Unremarkable Augmentation in Busy Practitioners’ Surrounding: Exploring Peripheral Interaction with Teachers and Nurses
Pengcheng An, Saskia Bakker, Miguel Cabral Guerra, Jesper van Bentum, Berry Eggen
When practitioners are in the midst of their busy day-to-day work—such as teachers facilitating learners in the classroom or nurses caring for patients in the hospital—they face complex social or material environments and intensive, intertwined activities. Yet unprecedentedly, these practitioners also need to incorporate technologies, as increasingly necessary supports, in their surroundings. A challenge thereby concerns practitioners’ limited attention: current human-technology interfaces usually demand users’ focus of attention, whereas interacting with digital devices is often neither the only nor the central task in practitioners’ ongoing activities.
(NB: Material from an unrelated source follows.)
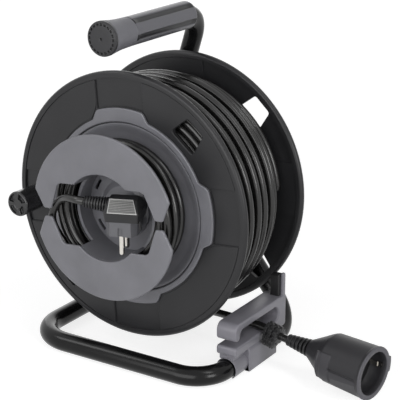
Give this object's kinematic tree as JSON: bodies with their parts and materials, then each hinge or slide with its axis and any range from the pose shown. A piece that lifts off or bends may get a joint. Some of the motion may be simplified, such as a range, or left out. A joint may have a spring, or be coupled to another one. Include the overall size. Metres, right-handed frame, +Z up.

This work explores the design of peripheral interaction to understand how surrounding technologies could leverage the periphery of human attention to tacitly augment practitioners’ daily routines. Via a series of field explorations with school teachers and NICU nurses, we illustrate how peripheral interaction designs could seamlessly enrich the practitioners’ action repertoire (readily available actions) or enhance their reflection-in-action (sensemaking of the unfolding situation) without interfering with their ongoing routines. From these cases, we extract two relevant design properties to inform future practice: i.e., the designed interaction being subsidiary to the main practice and open to practical knowing. Six considerations are provided to help designers to achieve these properties in practice.